• Exercise task: Return the full listing exactly as it is written.

• Source records:
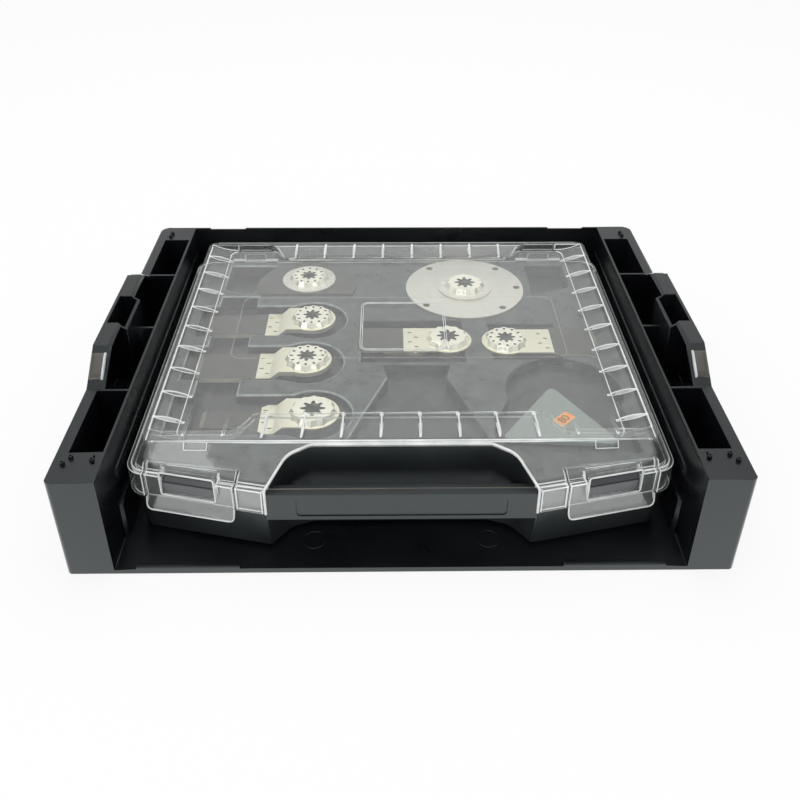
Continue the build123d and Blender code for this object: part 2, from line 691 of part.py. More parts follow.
# ---- latch tabs, cut from the same skirt
with BuildPart() as tab_blank:
    with BuildSketch(tab_face_plane(1)):
        with Locations((0, (parting_height + tab_top) / 2)):
            Rectangle(2 * tab_half, tab_top - parting_height)
    extrude(amount=tab_reach)
    add(lid_shell.part, mode=Mode.INTERSECT)

with BuildPart() as tab_right:
    add(tab_blank.part)
    # lower lip, flared for the fingers
    with BuildSketch(tab_side_plane(1, tab_half)):
        Polygon((0, parting_height + 0.01), (lid_wall, parting_height + 0.01), (0.4, tab_bottom + 1.8),
                (-lip_flare + 1.4, tab_bottom), (-lip_flare, tab_bottom), (-lip_flare, tab_bottom + 1.4),
                align=None)
    extrude(amount=2 * tab_half)
    # collar round the window, standing up over the ledge
    with BuildSketch(tab_face_plane(1).offset(-frame_proud)):
        with Locations((0, (window_bottom + window_top) / 2)):
            RectangleRounded(2 * (window_half + frame_width),
                             window_top - window_bottom + 2 * frame_width, 2)
    extrude(amount=frame_proud + lid_wall)
    with BuildSketch(tab_face_plane(1)):
        with Locations((0, (ledge_under + window_top + frame_width - 0.5) / 2)):
            Rectangle(2 * (window_half + frame_width), window_top + frame_width - 0.5 - ledge_under)
    extrude(amount=frame_inward)
    with BuildSketch(tab_face_plane(1).offset(-10)):
        with Locations((0, (window_bottom + window_top) / 2)):
            RectangleRounded(2 * window_half, window_top - window_bottom, 1)
    extrude(amount=30, mode=Mode.SUBTRACT)
    # rounded lower corners
    with BuildSketch(tab_face_plane(1).offset(-10)):
        with Locations((0, (tab_bottom + tab_top) / 2 + tab_corner)):
            RectangleRounded(2 * tab_half, tab_top - tab_bottom + 2 * tab_corner, tab_corner)
    extrude(amount=30, mode=Mode.INTERSECT)
save(tab_right.part, "lid_latch_right")
with BuildPart() as tab_left:
    add(tab_right.part)
    mirror(about=Plane.YZ, mode=Mode.REPLACE)
save(tab_left.part, "lid_latch_left")

# ---- hinge pins
for side, word in ((-1, "left"), (1, "right")):
    with BuildPart() as hinge_pin:
        middle = side * (hinge_from + hinge_length / 2)
        with BuildSketch(Plane.YZ.offset(middle - hinge_length / 2)):
            with Locations((hinge_y, hinge_z)):
                Circle(hinge_pin_diameter / 2)
        extrude(amount=hinge_length)
        chamfer(edges().filter_by(GeomType.CIRCLE), length=0.3)
    save(hinge_pin.part, "hinge_pin_" + word)

# ---- stacking latches of the tray
with BuildPart() as stack_latch:
    with BuildSketch(Plane.XZ.offset(-latch_half)):
        with Locations((latch_pin_x, latch_pin_height)):
            Circle(latch_barrel / 2)
        Polygon((latch_face - latch_thickness, latch_pin_height), (latch_face, latch_pin_height),
                (latch_face, latch_grip_top), (latch_face + 0.6, latch_grip_top - 1.2),
                (latch_face + 0.6, latch_foot + 1.2), (latch_face - 0.6, latch_foot),
                (latch_face - latch_hook, latch_foot), (latch_face - latch_hook, latch_foot + 1.8),
                (latch_face - latch_thickness, latch_foot + 4.4), align=None)
    extrude(amount=2 * latch_half)
    with BuildSketch(Plane.YZ.offset(latch_face - latch_thickness + 1.6)):
        with Locations((0, (latch_grip_top + latch_pin_height) / 2 - 1)):
            RectangleRounded(2 * latch_half - 14, 9, 2)
    extrude(amount=latch_thickness, mode=Mode.SUBTRACT)
    with BuildSketch(Plane.XZ.offset(-latch_half)):
        with Locations((latch_pin_x, latch_pin_height)):
            Circle(latch_pin_diameter / 2 + pin_clearance)
    extrude(amount=2 * latch_half, mode=Mode.SUBTRACT)
with BuildPart() as latch_pin:
    with BuildSketch(Plane.XZ.offset(-pin_half + 0.1)):
        with Locations((latch_pin_x, latch_pin_height)):
            Circle(latch_pin_diameter / 2)
    extrude(amount=2 * pin_half - 0.2)
for piece, name in ((stack_latch, "stacking_latch_"), (latch_pin, "latch_pin_")):
    with BuildPart() as mirrored:
        add(piece.part)
        mirror(about=Plane.YZ, mode=Mode.REPLACE)
    save(piece.part, name + "right")
    save(mirrored.part, name + "left")


# ==== insert and blades ====
def draw_well(well, grow):
    # plan of one well in the insert, grown outwards by the sheet's thickness
    if "points" in well:
        Polygon(*well["points"], align=None)
    if "round" in well:
        with Locations(well["round"][:2]):
            Circle(well["round"][2])
    if grow:
        offset(amount=grow, kind=Kind.INTERSECTION)


def row_floor(row):
    # what the lowest blade of a stack lies on
    return row["lower"] - blade_thickness - row["spares"] * blade_thickness


def block(left, right, front, back):
    return [(left, front), (right, front), (right, back), (left, back)]


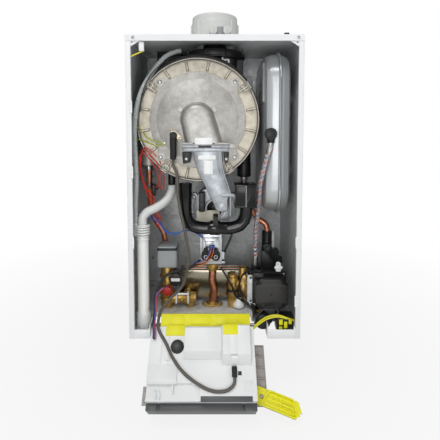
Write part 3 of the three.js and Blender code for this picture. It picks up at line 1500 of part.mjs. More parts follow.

• Output for this exercise:
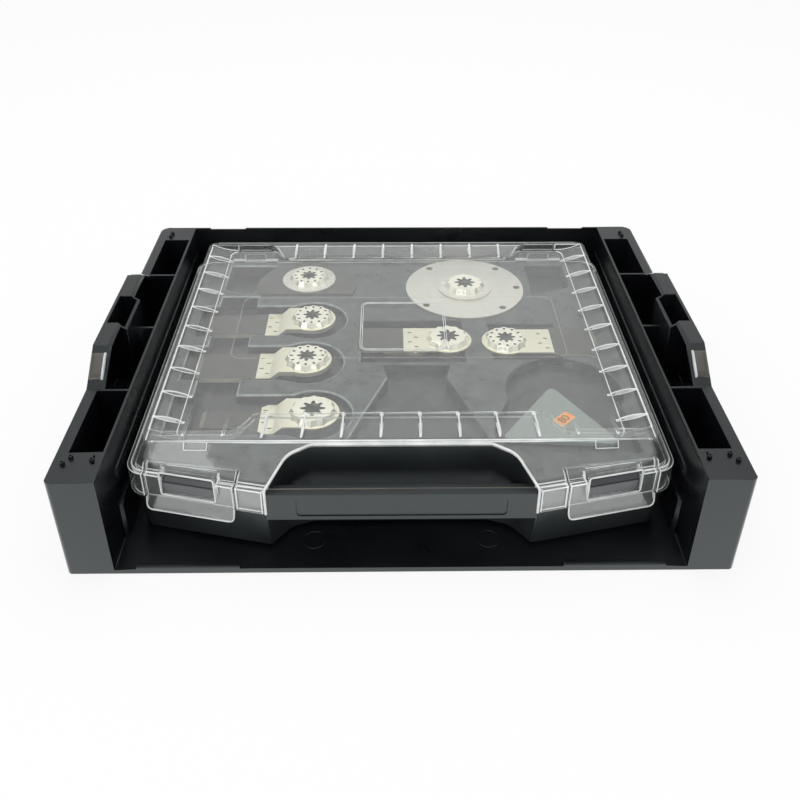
Continue the build123d and Blender code for this object: part 2, from line 691 of part.py. More parts follow.
# ---- latch tabs, cut from the same skirt
with BuildPart() as tab_blank:
    with BuildSketch(tab_face_plane(1)):
        with Locations((0, (parting_height + tab_top) / 2)):
            Rectangle(2 * tab_half, tab_top - parting_height)
    extrude(amount=tab_reach)
    add(lid_shell.part, mode=Mode.INTERSECT)

with BuildPart() as tab_right:
    add(tab_blank.part)
    # lower lip, flared for the fingers
    with BuildSketch(tab_side_plane(1, tab_half)):
        Polygon((0, parting_height + 0.01), (lid_wall, parting_height + 0.01), (0.4, tab_bottom + 1.8),
                (-lip_flare + 1.4, tab_bottom), (-lip_flare, tab_bottom), (-lip_flare, tab_bottom + 1.4),
                align=None)
    extrude(amount=2 * tab_half)
    # collar round the window, standing up over the ledge
    with BuildSketch(tab_face_plane(1).offset(-frame_proud)):
        with Locations((0, (window_bottom + window_top) / 2)):
            RectangleRounded(2 * (window_half + frame_width),
                             window_top - window_bottom + 2 * frame_width, 2)
    extrude(amount=frame_proud + lid_wall)
    with BuildSketch(tab_face_plane(1)):
        with Locations((0, (ledge_under + window_top + frame_width - 0.5) / 2)):
            Rectangle(2 * (window_half + frame_width), window_top + frame_width - 0.5 - ledge_under)
    extrude(amount=frame_inward)
    with BuildSketch(tab_face_plane(1).offset(-10)):
        with Locations((0, (window_bottom + window_top) / 2)):
            RectangleRounded(2 * window_half, window_top - window_bottom, 1)
    extrude(amount=30, mode=Mode.SUBTRACT)
    # rounded lower corners
    with BuildSketch(tab_face_plane(1).offset(-10)):
        with Locations((0, (tab_bottom + tab_top) / 2 + tab_corner)):
            RectangleRounded(2 * tab_half, tab_top - tab_bottom + 2 * tab_corner, tab_corner)
    extrude(amount=30, mode=Mode.INTERSECT)
save(tab_right.part, "lid_latch_right")
with BuildPart() as tab_left:
    add(tab_right.part)
    mirror(about=Plane.YZ, mode=Mode.REPLACE)
save(tab_left.part, "lid_latch_left")

# ---- hinge pins
for side, word in ((-1, "left"), (1, "right")):
    with BuildPart() as hinge_pin:
        middle = side * (hinge_from + hinge_length / 2)
        with BuildSketch(Plane.YZ.offset(middle - hinge_length / 2)):
            with Locations((hinge_y, hinge_z)):
                Circle(hinge_pin_diameter / 2)
        extrude(amount=hinge_length)
        chamfer(edges().filter_by(GeomType.CIRCLE), length=0.3)
    save(hinge_pin.part, "hinge_pin_" + word)

# ---- stacking latches of the tray
with BuildPart() as stack_latch:
    with BuildSketch(Plane.XZ.offset(-latch_half)):
        with Locations((latch_pin_x, latch_pin_height)):
            Circle(latch_barrel / 2)
        Polygon((latch_face - latch_thickness, latch_pin_height), (latch_face, latch_pin_height),
                (latch_face, latch_grip_top), (latch_face + 0.6, latch_grip_top - 1.2),
                (latch_face + 0.6, latch_foot + 1.2), (latch_face - 0.6, latch_foot),
                (latch_face - latch_hook, latch_foot), (latch_face - latch_hook, latch_foot + 1.8),
                (latch_face - latch_thickness, latch_foot + 4.4), align=None)
    extrude(amount=2 * latch_half)
    with BuildSketch(Plane.YZ.offset(latch_face - latch_thickness + 1.6)):
        with Locations((0, (latch_grip_top + latch_pin_height) / 2 - 1)):
            RectangleRounded(2 * latch_half - 14, 9, 2)
    extrude(amount=latch_thickness, mode=Mode.SUBTRACT)
    with BuildSketch(Plane.XZ.offset(-latch_half)):
        with Locations((latch_pin_x, latch_pin_height)):
            Circle(latch_pin_diameter / 2 + pin_clearance)
    extrude(amount=2 * latch_half, mode=Mode.SUBTRACT)
with BuildPart() as latch_pin:
    with BuildSketch(Plane.XZ.offset(-pin_half + 0.1)):
        with Locations((latch_pin_x, latch_pin_height)):
            Circle(latch_pin_diameter / 2)
    extrude(amount=2 * pin_half - 0.2)
for piece, name in ((stack_latch, "stacking_latch_"), (latch_pin, "latch_pin_")):
    with BuildPart() as mirrored:
        add(piece.part)
        mirror(about=Plane.YZ, mode=Mode.REPLACE)
    save(piece.part, name + "right")
    save(mirrored.part, name + "left")


# ==== insert and blades ====
def draw_well(well, grow):
    # plan of one well in the insert, grown outwards by the sheet's thickness
    if "points" in well:
        Polygon(*well["points"], align=None)
    if "round" in well:
        with Locations(well["round"][:2]):
            Circle(well["round"][2])
    if grow:
        offset(amount=grow, kind=Kind.INTERSECTION)


def row_floor(row):
    # what the lowest blade of a stack lies on
    return row["lower"] - blade_thickness - row["spares"] * blade_thickness


def block(left, right, front, back):
    return [(left, front), (right, front), (right, back), (left, back)]


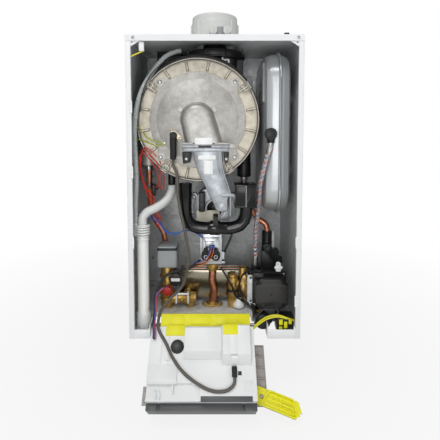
Write part 3 of the three.js and Blender code for this picture. It picks up at line 1500 of part.mjs. More parts follow.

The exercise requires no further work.